基于粒子群算法的混合补偿系统无源滤波器容量优化研究
发布时间:2019-02-17 08:27
【摘要】:随着国民经济的发展,越来越多的非线性负载在人民的日常生活中出现。由于电网中投入大量非线性负载,电网的电能质量受到严重影响。为了保证电网稳定的运行,就需改善谐波和功率因数降低问题。由静止无功发生器、无源滤波器、有源滤波器等一系列补偿设备构成的混合补偿系统应运而生,其中无源滤波器以其结构简单、运行成本低、稳定性较高等优点备受关注。但无源滤波器的滤波效果也会受到诸多因素影响,如系统谐波阻抗的波动,元器件的制造误差等。为获得更好的滤波效果,无源滤波器和有源滤波器构成的补偿系统同时使用,而有源滤波器通常作为无源滤波器滤波效果的优化,且其设备容量和无源滤波器的容量和参数存在耦合关系。现有的容量计算方式都是基于传统的功率理论,而传统的功率理论在计算非正弦系统的功率量已不够准确。故本文以混合补偿系统无源滤波器为研究对象,以IEEE Std 1459-2010功率理论为出发点推导新的容量计算方法,并比较不同容量分配方式对其影响,计算无源滤波器的参数,通过改变惯性权重的粒子群算法进行无源滤波器的参数设计优化。
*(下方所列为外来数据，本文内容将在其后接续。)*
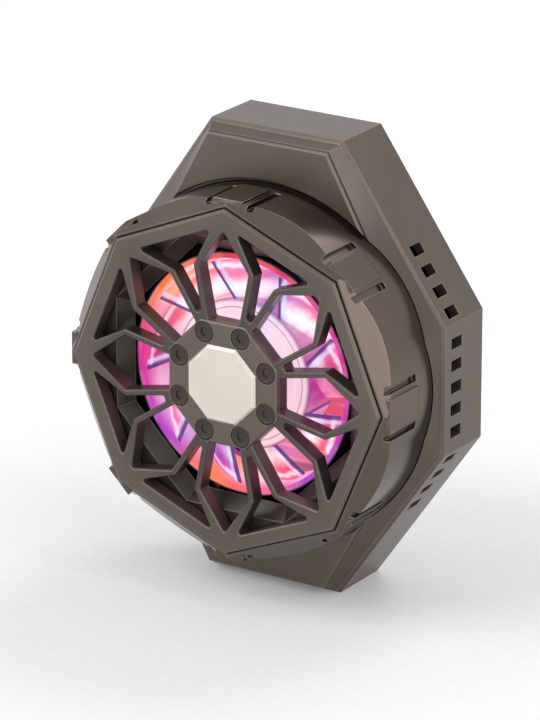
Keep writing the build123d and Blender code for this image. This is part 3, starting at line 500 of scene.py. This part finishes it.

首先,详细地介绍了IEEE Std 1459-2010功率理论在单相、三相电路中的计算结果以及“等线路损耗”的等效原则,在此基础上,针对三相三线电路混合补偿系统,推导得到相应无源滤波器和有源滤波器补偿容量,进一步通过算例比较分析了新方法在计算三相正弦电路和三相非正弦电路容量计算的合理性。其次,介绍了单调谐滤波器和高通滤波器的结构和工作原理,研究了不同的容量分配方式对无源滤波器性能的影响,进一步分析了固定容量分配方式对于无源滤波器参数及系统阻抗对滤波效益的影响。最后,介绍了标准粒子群优化算法的原理和运算步骤,并对算法参数设置进行了分析;在粒子群算法中加入线性递减凹函数的惯性权重值,通过比较发现更具有优越性。通过建立一个典型的并联型混合补偿系统的优化模型,针对其中的无源滤波器提出优化目标和约束方式,并给出求解方法,对无源滤波器的参数进行了优化,与传统方设计方法的结果进行了对比,效果更明显。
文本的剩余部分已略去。